#### SET PROBLEM
Output, word for word, every line from the start of the listing down to and including the line that contains "up the wall."; include nothing else.

— start —

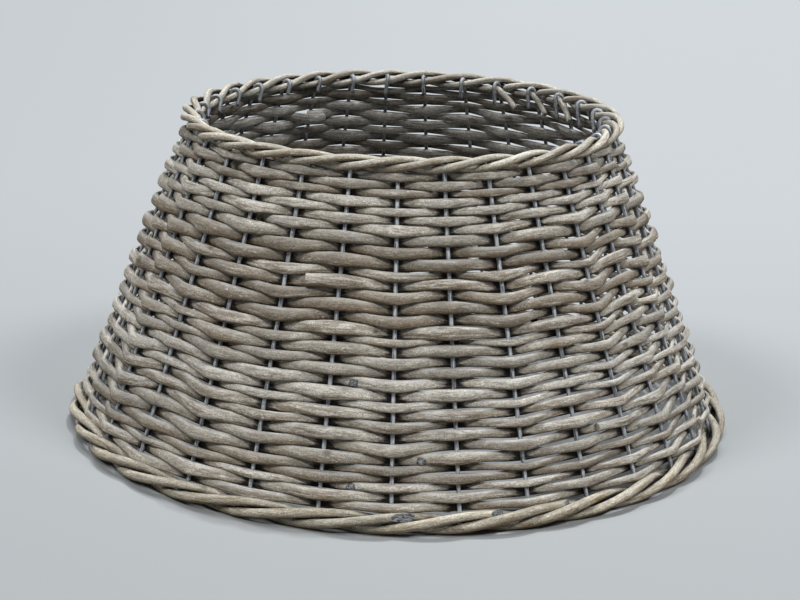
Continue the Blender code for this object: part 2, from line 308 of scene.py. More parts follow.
class Weave:
    """One spiral of rods over one wire and under one, which pass a wire at each crossing."""

    def __init__(self):
        crossings = np.arange(ROW_COUNT * WIRE_COUNT + 1)
        share = np.arange(ROD_COUNT + 1) / ROD_COUNT
        self.joints = 2 * np.round(share * crossings[-1] / 2).astype(int)
        self.joints[-1] = crossings[-1]
        self.thickness = self.handmade_thickness(crossings)
        self.heights = self.stacked_heights()
        side = np.where(crossings % 2 == 1, 1, -1)
        self.offsets = side * (self.thickness + WIRE_DIAMETER) / 2 * WAVE_SHARE

    def handmade_thickness(self, crossings):
        """Thickness at each crossing: a taper from butt to tip, a slow wave and some roughness."""
        is_tip = np.arange(ROD_COUNT + 1) % 2 == 0
        ends = np.where(is_tip, ROD_TIP_DIAMETER, ROD_BUTT_DIAMETER)
        bands = len(ROD_FULLNESS_SHARES)
        band = crossings / crossings[-1] * bands - 1 / 2
        fullness = np.interp(band, np.arange(bands), ROD_FULLNESS_SHARES)
        thickness = np.interp(crossings, self.joints, ends) * fullness
        phases = chance.uniform(0, 2 * pi, len(UNEVENNESS_SPANS))
        slow = wave(crossings, UNEVENNESS_SPANS, phases)
        rough = chance.normal(0, 1, len(crossings))
        thickness = thickness * (1 + ROD_UNEVENNESS * slow + CROSSING_UNEVENNESS * rough)
        from_end = np.minimum(crossings, crossings[-1] - crossings) / SPIRAL_END_CROSSINGS
        return SPIRAL_END_DIAMETER + (thickness - SPIRAL_END_DIAMETER) * np.minimum(from_end, 1)

    def stacked_heights(self):
        """Height of each crossing's centre up the wall.

        Each lies on the one a turn before it, and each wire's stack is stretched to fill the wall
        between the borders.
        """
        base = BOTTOM.half_height() + CLEARANCE
        space = WALL_SLANT - base - TOP.half_height() - CLEARANCE
        whole = np.append(self.thickness, np.zeros(WIRE_COUNT - 1)).reshape(-1, WIRE_COUNT)
        tops = np.cumsum(whole, axis=0)
        # The table's last row holds only the spiral's last crossing, over the wire it started from.
        tops_at_end = np.where(np.arange(WIRE_COUNT) == 0, tops[-1], tops[-2])
        centres = (tops - whole / 2) * space / tops_at_end
        return base + centres.ravel()[:len(self.thickness)]

    def azimuth(self, place):
        return wire_azimuth(SPIRAL_START_WIRE + place, eased(self.heights, place) / WALL_SLANT)

    def offset(self, place):
        """Distance outwards from the wires: straight between two, with a sharp bend at each."""
        low = np.clip(np.floor(place).astype(int), 0, len(self.offsets) - 2)
        share = place - low
        bend = np.arcsin(KINK_SHARPNESS * np.cos(pi * share)) / (2 * asin(KINK_SHARPNESS))
        blend = 1 / 2 - bend
        sag = CHORD_SAG * 4 * share * (1 - share)
        return self.offsets[low] * (1 - blend) + self.offsets[low + 1] * blend - sag

    def point(self, place, lap):
        """Centre of the rods at this place, moved out by the lap where two rods lie together."""
        offset = self.offset(place)
        height = eased(self.heights, place) - offset * WEAVE_TILT
        offset = offset + lap
        radius = WALL_LOW[0] + WALL_RISE[0] * height + offset * cos(LEAN)
        upright = WALL_LOW[1] + WALL_RISE[1] * height + offset * sin(LEAN)
        return space_point(self.azimuth(place), radius, upright)

    def out_of_crease_shade(self, place, turn):
        """Painted shade in the creases: 0 deep in a crease, 1 where the surface stands out from the
        rods above and below.
        """
        offset, thickness = self.offset(place), eased(self.thickness, place)
        proud = np.stack((
            2 * offset - thickness / 2 * (1 - np.cos(turn)),
            -2 * offset - thickness / 2 * (1 + np.cos(turn)),
        )) / (WAVE_SHARE * (thickness + WIRE_DIAMETER))
        edge = CREASE_SHADE_DEPTH_SHARE - CREASE_SHADE_EDGE_SHARE
        unshaded_outside, unshaded_inside = smooth_step((proud + CREASE_SHADE_DEPTH_SHARE) / edge)
        outer_share = (1 + np.cos(turn)) / 2
        return outer_share * unshaded_outside + (1 - outer_share) * unshaded_inside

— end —

#### SOLUTION TO THIS TASK
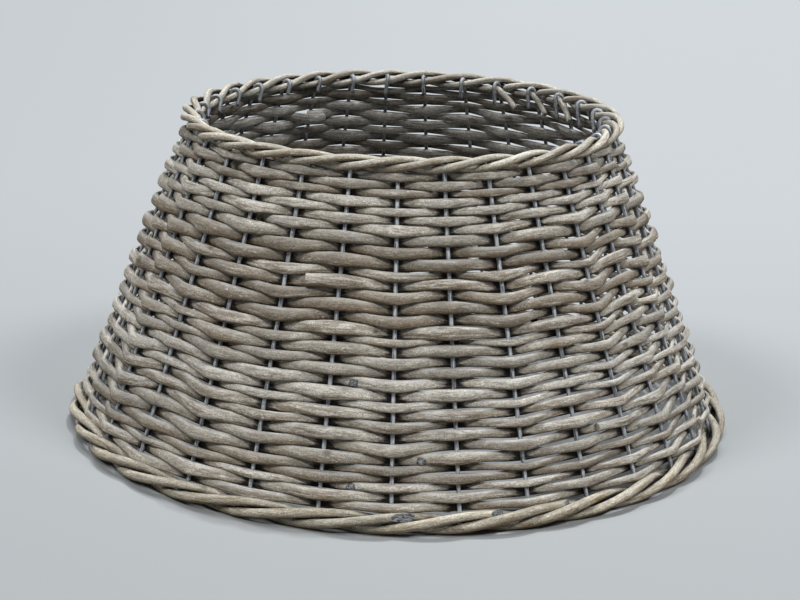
Continue the Blender code for this object: part 2, from line 308 of scene.py. More parts follow.
class Weave:
    """One spiral of rods over one wire and under one, which pass a wire at each crossing."""

    def __init__(self):
        crossings = np.arange(ROW_COUNT * WIRE_COUNT + 1)
        share = np.arange(ROD_COUNT + 1) / ROD_COUNT
        self.joints = 2 * np.round(share * crossings[-1] / 2).astype(int)
        self.joints[-1] = crossings[-1]
        self.thickness = self.handmade_thickness(crossings)
        self.heights = self.stacked_heights()
        side = np.where(crossings % 2 == 1, 1, -1)
        self.offsets = side * (self.thickness + WIRE_DIAMETER) / 2 * WAVE_SHARE

    def handmade_thickness(self, crossings):
        """Thickness at each crossing: a taper from butt to tip, a slow wave and some roughness."""
        is_tip = np.arange(ROD_COUNT + 1) % 2 == 0
        ends = np.where(is_tip, ROD_TIP_DIAMETER, ROD_BUTT_DIAMETER)
        bands = len(ROD_FULLNESS_SHARES)
        band = crossings / crossings[-1] * bands - 1 / 2
        fullness = np.interp(band, np.arange(bands), ROD_FULLNESS_SHARES)
        thickness = np.interp(crossings, self.joints, ends) * fullness
        phases = chance.uniform(0, 2 * pi, len(UNEVENNESS_SPANS))
        slow = wave(crossings, UNEVENNESS_SPANS, phases)
        rough = chance.normal(0, 1, len(crossings))
        thickness = thickness * (1 + ROD_UNEVENNESS * slow + CROSSING_UNEVENNESS * rough)
        from_end = np.minimum(crossings, crossings[-1] - crossings) / SPIRAL_END_CROSSINGS
        return SPIRAL_END_DIAMETER + (thickness - SPIRAL_END_DIAMETER) * np.minimum(from_end, 1)

    def stacked_heights(self):
        """Height of each crossing's centre up the wall.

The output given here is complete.